Much of psychology has shied away from such a bleak picture of our emotional life. Freud's later Eros versus Thanatos theory is usually ignored. Nevertheless the neurophysiological data indicate that both the thrill of building and of destroying are linked into the pleasure centers of the brain. Hence their potential for addiction. In his recent book, WAR IS THE FORCE THAT GIVES US MEANING, The New York Times reporter Chris Hedges describes his own addiction to the thrill of war. Like Dober, destruction (even just seeing it) counteracted the boredom of everyday life for him. It created excitement. After more than a decade of following wars from Latin America to Africa to Eastern Europe, Chris Hedges finally concluded that love, Eros, was the antidote for his addiction. But I personally have come to agree with Mrs. Boyle's counsel that building is the enduring antidote. Its exhilaration and joy lasts long term and therefore is the truly powerful countermeasure &–; even if building does require so much more work than destroying. Besides, by building we can create an eventual happy ending.
But in our real world we haven't seen many happy endings for those who gain their pleasure through destruction. However, contrary to expectations, the real-life story of Tupper did have a happy ending. Mrs. Boyle called again a few weeks ago her joyful voice expressing excitement. "I've got great news! Bobbie and I were packing up our groceries in the supermarket parking lot when he spotted a dog a few cars down. 'It's Tupper!' he shouted again and again. I told him it couldn't be because . . 'Yeah, I know they took him to the pound to be executed.' So Bobbie had known.
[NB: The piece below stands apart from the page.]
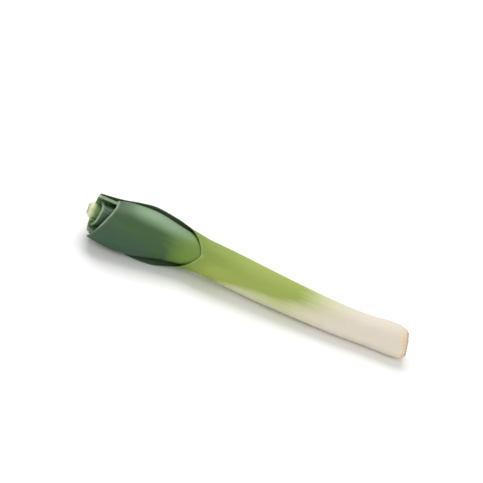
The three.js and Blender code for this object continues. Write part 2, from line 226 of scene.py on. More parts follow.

"'But I know it's Tupper.' At that point the owner came out with her groceries and started unloading them. Bobbie raced up to her certain that the dog was Tupper. I tried to explain to the woman what this was about. But Bobbie interrupted. 'You got the dog from the pound. Didn't you?'
'Yes,' she said. 'They were going to put him to sleep. He looked so frightened, like he knew what was going to happen. I couldn't stand it, so I talked to him and he didn't seem like the mean dog they said he was. They let me take him home on a trial basis. Prince turned out to be a wonderful dog. We love him dearly.' Bobbie considered that proof that the dog was Tupper. And it turned out he was right. For after a while the woman said, 'You know; now I remember. The sign on the cage did give his name as Tupper. It's been so many years - I'd forgotten. Of course we renamed him. He's our Prince.'
"As they drove off we could see Prince snuggling up against his rescuer. Her arm came around him for just a moment as she drove off. Bobbie said happily, 'I bet she used the powerful medicine.' I was surprised that he remembered. He hadn't used the expression in years."